Macciò, A. V., Frings, J., Buck, T., Dutton, A. A., Blank, M., Obreja, A., et al. (2019). The edge of galaxy formation III: the effects of warm dark matter on Milky Way satellites and field dwarfs. Monthly Notices of the Royal Astronomical Society, 484, 5400-5408.


Cite as: https://hdl.handle.net/21.11116/0000-0005-D086-8
Abstract
In this third paper of the series, we investigate the effects of warm dark matter (WDM) with a particle mass of m_WDM=3 keV on the smallest galaxies in our Universe. We present a sample of 21 hydrodynamical cosmological simulations of dwarf galaxies and 20 simulations of satellite-host galaxy interaction that we performed both in a cold dark matter (CDM) and WDM scenario. In the WDM simulations, we observe a higher critical mass for the onset of star formation. Structure growth is delayed in WDM, as a result WDM haloes have a stellar population on average 2 Gyr younger than their CDM counterparts.
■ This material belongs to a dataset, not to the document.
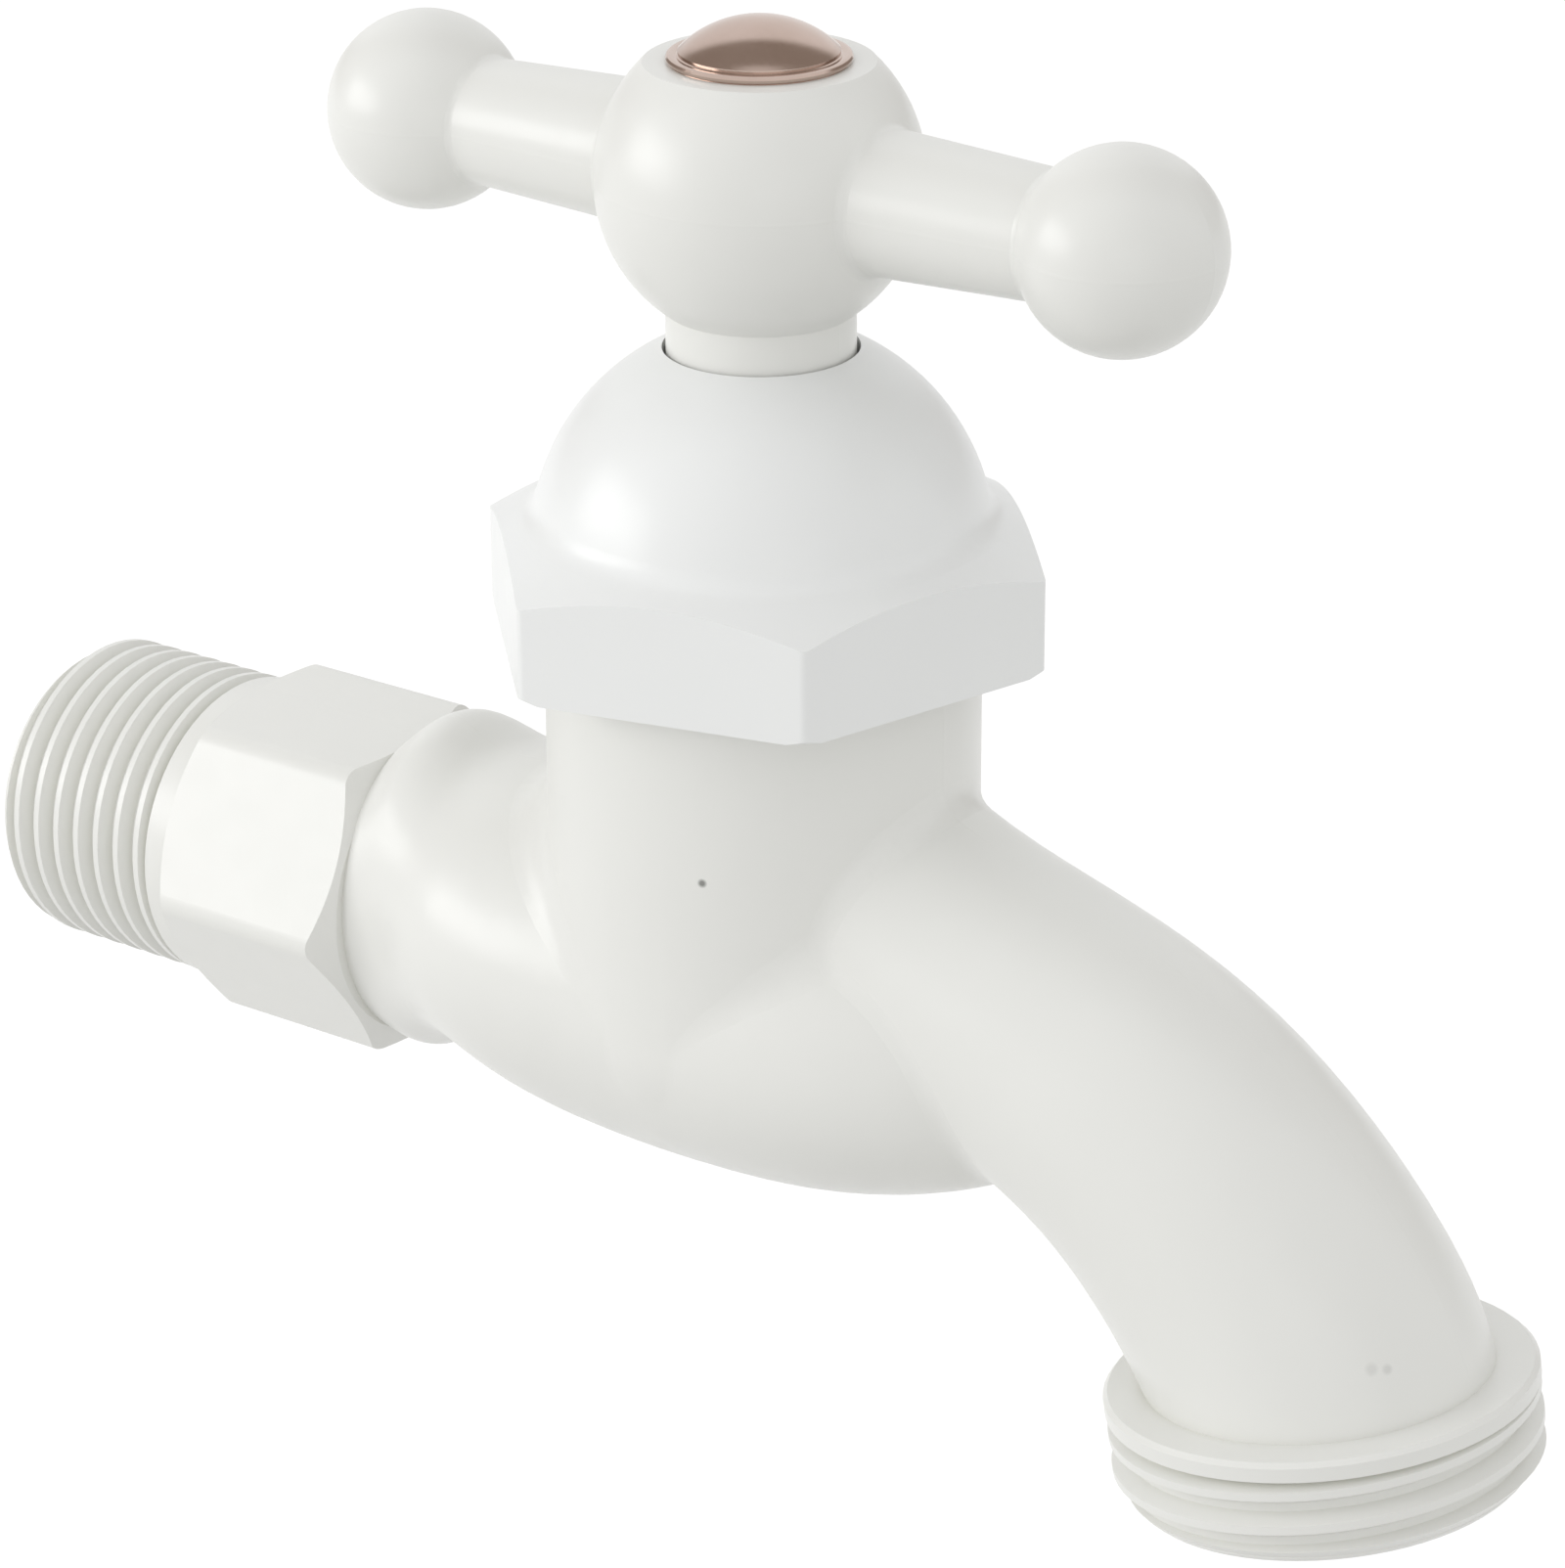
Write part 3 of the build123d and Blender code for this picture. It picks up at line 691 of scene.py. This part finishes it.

Nevertheless, despite this delayed star formation, CDM and WDM galaxies are both able to reproduce the observed scaling relations for velocity dispersion, stellar mass, size, and metallicity at z = 0. WDM satellite haloes in a Milky Way mass host are more susceptible to tidal stripping due to their lower concentrations, but their galaxies can even survive longer than the CDM counterparts if they live in a dark matter halo with a stee per central slope. In agreement with our previous CDM satellite study we observe a steepening of the WDM satellites' central dark matter density slope due to stripping. The difference in the average stellar age for satellite galaxies, between CDM and WDM, could be used in the future for disentangling these two models.